The General is a large wheeled platform with an armored tractor attached to the front. The General is armed with a plethora of enemy detectors: third generation image intensifiers, infrared detectors, pulse Doppler radar and laser range finders. It is surrounded by several gun emplacements and armed with anti-aircraft capabilities. The middle of the back opens up to reveal a ramp and giant mortar cannon. The platforms also serve as helicopter landing pads. The General comes with a Locust mini-helicopter for reconnaissance purposes.

The General was used extensively during the first season of the DiC-produced G.I. Joe animated series, such as in the episode "General Confusion". In said episode, both Joes and Cobra mention how the General is the most powerful vehicle in existence. The General was then featured in the second season of DiC with a much more minor role. The vehicle was also featured on the cover of the 1990 Hasbro-produced coloring book published by "A GOLDEN BOOK Western Publishing Company, Inc."

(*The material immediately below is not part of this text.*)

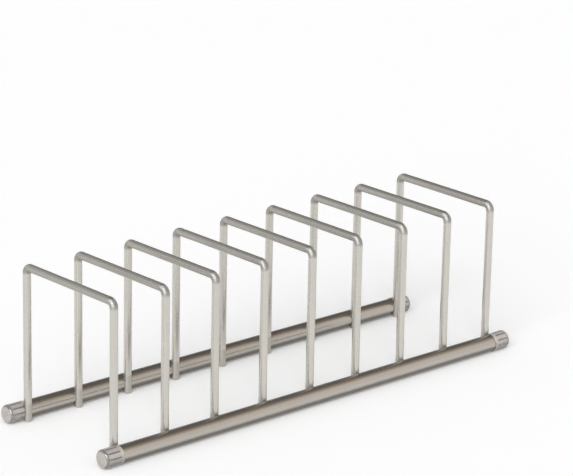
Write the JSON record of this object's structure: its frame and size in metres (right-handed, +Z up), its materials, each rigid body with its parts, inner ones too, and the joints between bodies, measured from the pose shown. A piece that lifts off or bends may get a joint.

===Headquarters Command Center===
The G.I. Joe Headquarters Command Center was a weapons-laden fortress, which contained movable surveillance cameras, search lights, machine guns, and a cannon that could pivot in any direction. A hidden section in the base of the main platform, contained an area to store file cards. The Headquarters could be split into four parts: a helipad, a heavy equipment supply depot, a motor pool, and the command center. It was portrayed in the Marvel comic book as a "prefabricated" fortress in issue #24, "The Commander Escapes".

A new version was released in 1992, that was much different from the original. It featured collapsible towers, electronic battle sounds, spring-loaded missile launchers, a removable bunker, a fuel station for vehicles, and a movable elevator. The entire headquarters could fold up, with a handle to carry the playset around.

===Mobile Command Center===
The Mobile Command Center, or MCC for short, was a three-level mobile fortress, which contained service, command and missile bays, and was armed with high-tech weaponry. It was first released in 1987, packaged with the Steam Roller action figure. Its appearance is that resembling a small building with near-featureless exterior and tank treads at the bottom. The huge size though, presents a problem in how it could be deployed outside of the United States. Its size and few defensive capabilities suggest just what its name indicates, as a mobile command post and not more than that.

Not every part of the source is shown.